Die Firma Dr. RATH (a-t 1999; Nr. 8: 85) bezeichnet ihre hoch dosierten Vitaminpräparate als
Nahrungsergänzungsmittel und bietet Produkte per Internet über die Niederlande an, weil diese in Deutschland wegen Hochdosierung nicht
verkehrsfähig sind. Wird dieser Vermarktungsweg beanstandet, behauptet die Firma einfach, ihre Präparate nicht in Deutschland zu
vertreiben.5
Unerwünschte Wirkungen sind für Nicht-Arzneimittel weltweit unzureichend erfasst und dokumentiert, da diese oft unter Umgehung der
Fachkreise zum Verbraucher gelangen. Bekannt wird allenfalls die "Spitze des Eisberges", beispielsweise Herzrhythmusstörungen (a-t 1998; Nr. 11: 106) sowie schwere Manie mit Selbst- und Fremdgefährdung unter dem Hormon DHEA,6
das weiterhin - hierzulande illegal - im Internet als Nahrungsergänzung und Jungbrunnen angeboten wird ("So werden Sie jung und bleiben es
auch"7). Die amerikanische National Academy of Sciences warnt vor Nahrungsergänzungsmitteln mit hoch dosiertem Vitamin A (über
10.000 IE/Tag),8 das Bundesinstitut für gesundheitlichen Verbraucherschutz und Veterinärmedizin (BgVV) vor isolierter Beimischung von
täglich mehr als 2 mg Betakarotin in Nahrungsergänzungsmitteln, Getränken und Milchprodukten,9 weil das Provitamin bei Rauchern das
Risiko der Gesamt- und Lungenkrebsmortalität erhöht (a-t 1997; Nr. 12: 126).

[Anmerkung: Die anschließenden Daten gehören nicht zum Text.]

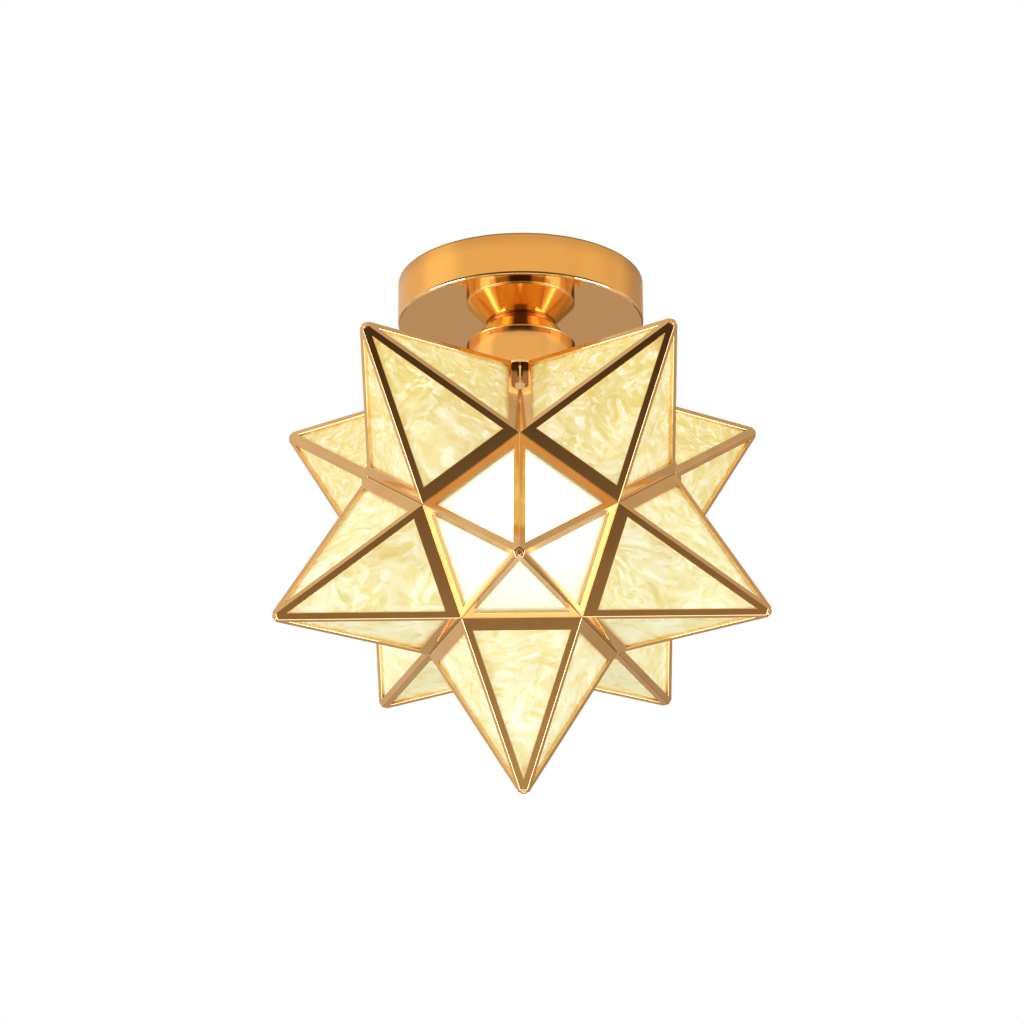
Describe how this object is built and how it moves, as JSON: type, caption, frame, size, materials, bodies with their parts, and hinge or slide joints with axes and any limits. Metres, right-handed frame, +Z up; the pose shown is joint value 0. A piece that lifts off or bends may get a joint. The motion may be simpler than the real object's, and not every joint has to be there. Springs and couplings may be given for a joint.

FAZIT: Angesichts der Vielzahl der ohne behördliche Kontrolle und zum Teil über das Ausland angebotenen obskuren Nahrungsergänzungsmittel
und Arzneimittel und der fantastischen Versprechungen in der Werbung dürften Arzneimittelsicherheit und therapeutische Qualität bald vollends zum
Auslaufmodell werden. Für Quacksalberei lässt sich keine "Therapiefreiheit" rechtfertigen.